Friends recalled that Chloie was adamantly opposed to smoking and would never have willingly allowed anyone to smoke in her home.
A Regional Transit Authority driver told police he saw Allen board his Route 41 bus around 6 a.m. on February 25 at the Grace and Center stop — approximately 1.3 miles from Chloie’s house by road and an even shorter distance as the crow flies.
The driver testified that he noticed Allen was “hyper.” Allen was the only passenger on the bus for several stops and later took a transfer to a rapid transit station that would take him to his parents’ home.
Allen was not scheduled to work at a donut shop in Northfield the night of January 24, 1991, but was scheduled and did not show up for work on the evening of January 25, 1991.

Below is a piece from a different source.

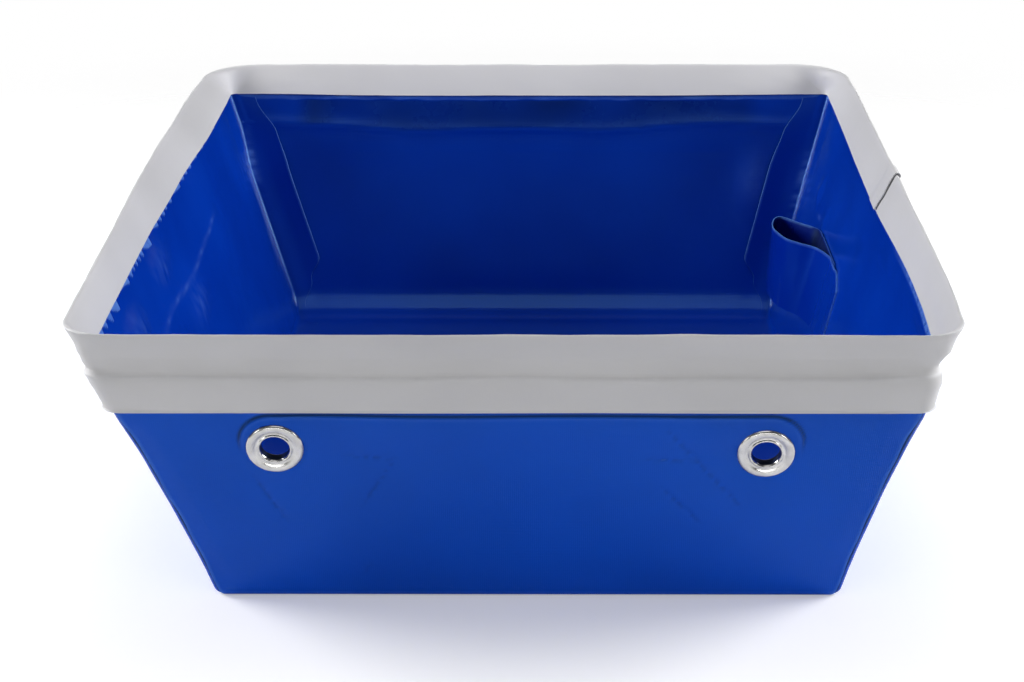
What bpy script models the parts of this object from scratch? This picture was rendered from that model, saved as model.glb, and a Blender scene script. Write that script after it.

On January 29, Bedford Police detectives showed up at Allen’s house and arrested him. When arrested, Allen was wearing a black leather coat over a blue denim jeans jacket which had been stained by type O blood on the right sleeve. The police found a No. 41 bus transfer dated January 25, 1991 in his front pants pocket.He also had a refund receipt from Greyhound and two packed suitcases under his bed.
At his trial, this circumstantial evidence was presented by the prosecution. The jury quickly returned guilty verdicts on all charges and recommended a death sentence after the mitigation hearing. At that hearing, a psychologist testified that Allen suffered from Post-Traumatic Stress Disorder as a result of a sexual assault that occurred in prison.
Allen’s appeals have all been fruitless and he is currently awaiting execution on Ohio’s Death Row. No motive for the crime was presented at trial and Allen has never offered one.